◆ PROBLEM REQUIREMENTS
Extract all data as written.
────
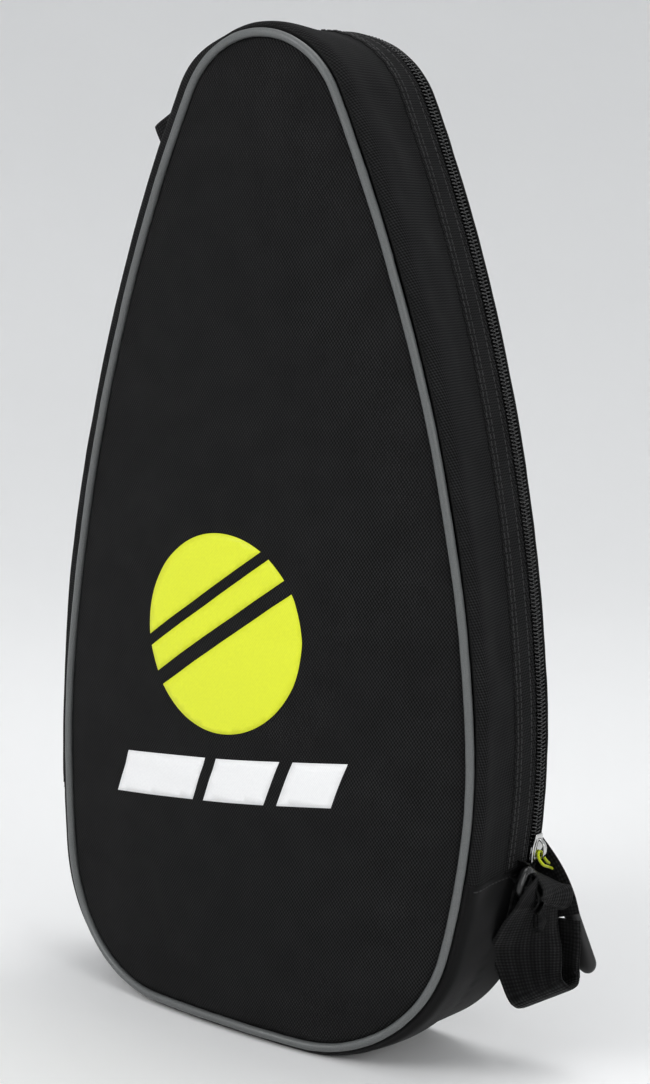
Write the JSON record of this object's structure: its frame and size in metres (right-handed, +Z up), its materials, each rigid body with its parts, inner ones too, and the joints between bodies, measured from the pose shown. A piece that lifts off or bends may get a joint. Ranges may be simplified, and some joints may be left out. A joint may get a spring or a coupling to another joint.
{
  "type": "paddle case",
  "caption": "Soft teardrop sports paddle case with piped front, zipped fold-down back panel, zip slider with rubber pull, and a diagonal webbing strap on a plastic ring.",
  "frame": {"origin": "middle of the flat stretch of the base, halfway through the case's depth", "axes": "+Z up the case, -Y out of the printed front, +X to the side with the slider and the strap ring"},
  "size_m": [0.2736, 0.087, 0.4595],
  "materials": {
    "twill": "woven twill polyester, matt",
    "plain_cloth": "plain weave polyester, matt",
    "foam": "soft foam sheet",
    "lining": "thin plain lining",
    "piping": "grey reflective piping tape",
    "lime_print": "screen print, satin",
    "white_print": "screen print, satin",
    "zip_tape": "woven zip tape",
    "zip_coil": "nylon coil",
    "binding": "grosgrain binding",
    "webbing": "ribbed polypropylene webbing",
    "bright_metal": "plated zinc casting",
    "lime_cord": "braided cord",
    "black_rubber": "moulded, matt",
    "black_plastic": "moulded acetal, satin"
  },
  "bodies": {
    "case": {"front_panel": "twill", "front_foam": "foam", "front_lining": "lining", "front_piping": "piping", "front_emblem": "lime_print", "front_stripe": "white_print", "side_gusset": "twill", "zip_band": "twill", "bottom_gusset": "plain_cloth", "gusset_lining": "lining", "front_zip_tape": "zip_tape", "front_zip_coil": "zip_coil", "back_zip_tape_end": "zip_tape", "back_zip_coil_end": "zip_coil", "zip_end_stops": "zip_coil", "lower_back_panel": "plain_cloth", "lower_back_foam": "foam", "lower_back_lining": "lining", "lower_back_binding": "binding", "strap_lower": "webbing", "lower_strap_tab": "webbing"},
    "back_door": {"back_panel": "plain_cloth", "back_foam": "foam", "back_lining": "lining", "back_binding": "binding", "back_zip_tape": "zip_tape", "back_zip_coil": "zip_coil", "strap_upper": "webbing"},
    "zip_slider": {"zip_slider": "bright_metal", "slider_bridge": "bright_metal"},
    "zip_pull": {"pull_cord": "lime_cord", "rubber_pull": "black_rubber"},
    "strap_ring": {"strap_ring": "black_plastic", "strap_end": "webbing"}
  },
  "joints": [
    {"name": "door_fold", "type": "hinge", "parent": "case", "child": "back_door", "pos_m": [0, 0.0355, 0.1085], "axis": [-1, 0, 0], "range_deg": [0, 95]},
    {"name": "zip_travel", "type": "hinge", "parent": "case", "child": "zip_slider", "pos_m": [-0.23712, 0.0297, 0.13109], "axis": [0, -1, 0], "range_deg": [0, 10.4]},
    {"name": "pull_swing", "type": "hinge", "parent": "zip_slider", "child": "zip_pull", "pos_m": [0.12619, 0.0297, 0.09815], "axis": [0, -1, 0], "range_deg": [0, 140]},
    {"name": "ring_swing", "type": "hinge", "parent": "case", "child": "strap_ring", "pos_m": [0.1295, 0.0248, 0.08726], "axis": [0, -0.8339, 0.5519], "range_deg": [0, 30]}
  ]
}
────
◆ CORRECT RESULT
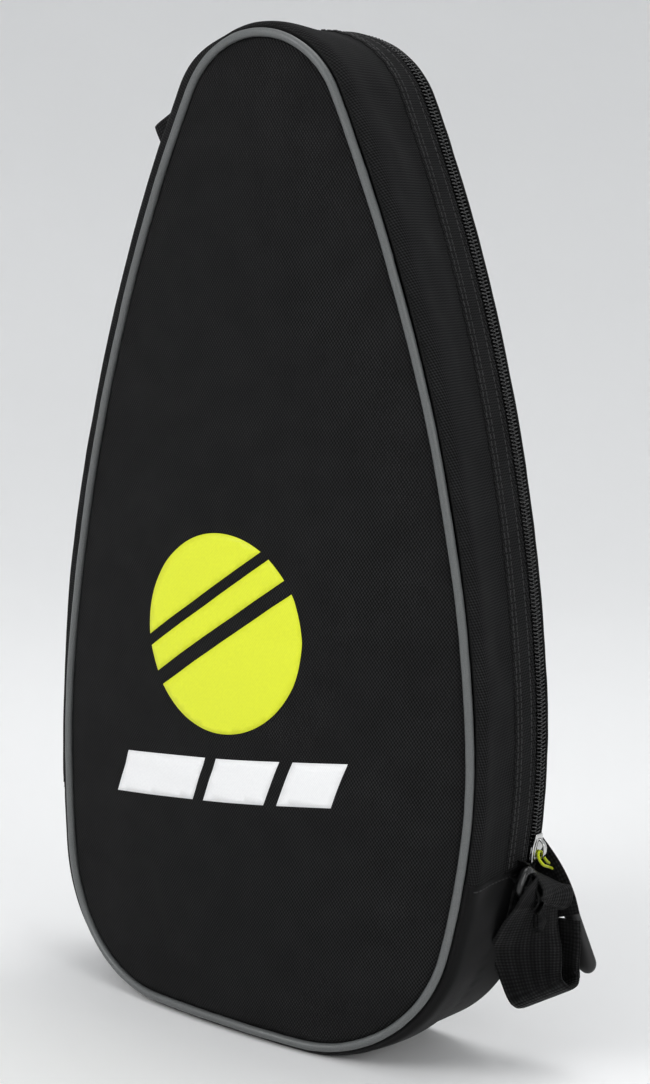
Write the JSON record of this object's structure: its frame and size in metres (right-handed, +Z up), its materials, each rigid body with its parts, inner ones too, and the joints between bodies, measured from the pose shown. A piece that lifts off or bends may get a joint. Ranges may be simplified, and some joints may be left out. A joint may get a spring or a coupling to another joint.
{
  "type": "paddle case",
  "caption": "Soft teardrop sports paddle case with piped front, zipped fold-down back panel, zip slider with rubber pull, and a diagonal webbing strap on a plastic ring.",
  "frame": {"origin": "middle of the flat stretch of the base, halfway through the case's depth", "axes": "+Z up the case, -Y out of the printed front, +X to the side with the slider and the strap ring"},
  "size_m": [0.2736, 0.087, 0.4595],
  "materials": {
    "twill": "woven twill polyester, matt",
    "plain_cloth": "plain weave polyester, matt",
    "foam": "soft foam sheet",
    "lining": "thin plain lining",
    "piping": "grey reflective piping tape",
    "lime_print": "screen print, satin",
    "white_print": "screen print, satin",
    "zip_tape": "woven zip tape",
    "zip_coil": "nylon coil",
    "binding": "grosgrain binding",
    "webbing": "ribbed polypropylene webbing",
    "bright_metal": "plated zinc casting",
    "lime_cord": "braided cord",
    "black_rubber": "moulded, matt",
    "black_plastic": "moulded acetal, satin"
  },
  "bodies": {
    "case": {"front_panel": "twill", "front_foam": "foam", "front_lining": "lining", "front_piping": "piping", "front_emblem": "lime_print", "front_stripe": "white_print", "side_gusset": "twill", "zip_band": "twill", "bottom_gusset": "plain_cloth", "gusset_lining": "lining", "front_zip_tape": "zip_tape", "front_zip_coil": "zip_coil", "back_zip_tape_end": "zip_tape", "back_zip_coil_end": "zip_coil", "zip_end_stops": "zip_coil", "lower_back_panel": "plain_cloth", "lower_back_foam": "foam", "lower_back_lining": "lining", "lower_back_binding": "binding", "strap_lower": "webbing", "lower_strap_tab": "webbing"},
    "back_door": {"back_panel": "plain_cloth", "back_foam": "foam", "back_lining": "lining", "back_binding": "binding", "back_zip_tape": "zip_tape", "back_zip_coil": "zip_coil", "strap_upper": "webbing"},
    "zip_slider": {"zip_slider": "bright_metal", "slider_bridge": "bright_metal"},
    "zip_pull": {"pull_cord": "lime_cord", "rubber_pull": "black_rubber"},
    "strap_ring": {"strap_ring": "black_plastic", "strap_end": "webbing"}
  },
  "joints": [
    {"name": "door_fold", "type": "hinge", "parent": "case", "child": "back_door", "pos_m": [0, 0.0355, 0.1085], "axis": [-1, 0, 0], "range_deg": [0, 95]},
    {"name": "zip_travel", "type": "hinge", "parent": "case", "child": "zip_slider", "pos_m": [-0.23712, 0.0297, 0.13109], "axis": [0, -1, 0], "range_deg": [0, 10.4]},
    {"name": "pull_swing", "type": "hinge", "parent": "zip_slider", "child": "zip_pull", "pos_m": [0.12619, 0.0297, 0.09815], "axis": [0, -1, 0], "range_deg": [0, 140]},
    {"name": "ring_swing", "type": "hinge", "parent": "case", "child": "strap_ring", "pos_m": [0.1295, 0.0248, 0.08726], "axis": [0, -0.8339, 0.5519], "range_deg": [0, 30]}
  ]
}